I think it is key to practice landings a bunch and consistently. They get easier and easier over time. My personal preference is for 20 degree flap landings, although I practice all types.
Power off stalls are pretty much the same as C172.
The power on stalls are a little different due to the larger engine. Remember to use lots of right rudder. If you are not fully loaded and it is a cool day, it requires an extremely steep pitch up attitude to cause a stall with full power. For this reason, I wonder if it is good to practice with slightly less than full power. If you ended up in a true power on stall condition, it would probably be when loaded heavy or on a hot day which would probably closer attitude with lower power. Maybe practice both ways? Ask your instructor.
Since the C182 is a heavier plane to begin with, you will notice it is more stable and smooth on bumpy, turbulent days. It is nice and stable for IFR flying. If you trim it well, it will maintain altitude very nicely. I think crosswind landings are much easier in the C182 as well.
Carb Heat Usage
The carburated C182s tend to carb icing easier than other planes. Most C182s have a carburator temperature gauge that helps with this. When in cruise flight, I usually pull the carb heat partially so that the gauge indicates 10 degrees C. This keeps the carburator out of icing conditions, and it also helps to keep the intake temperatures best for fuel atomization. Full carb heat is not as good for atomization, and it lets in more unfiltered air. This partial carb heat usage should only be done in a plane with the gauge.

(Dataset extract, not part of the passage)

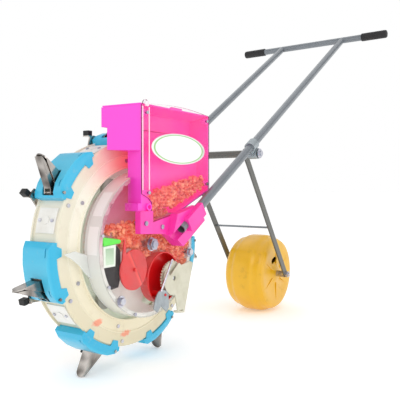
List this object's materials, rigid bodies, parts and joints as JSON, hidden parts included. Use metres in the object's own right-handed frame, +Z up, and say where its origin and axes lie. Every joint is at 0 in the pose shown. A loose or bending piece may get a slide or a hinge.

1st thing is to go find a good C182 instructor and get some instruction. Get a C182 POH for the plane you will rent or buy, and read it through thoroughly. Look through the POH and determine your own procedures or the differences from what you are used to.
I think most people become comfortable to practice on their own after only a few hours of instruction. The insurance may require a few more hours though.
These are some of my thoughts. Please, go ask your instructor for their thoughts. Then you need to form your own thoughts after you have flown the plane for a while.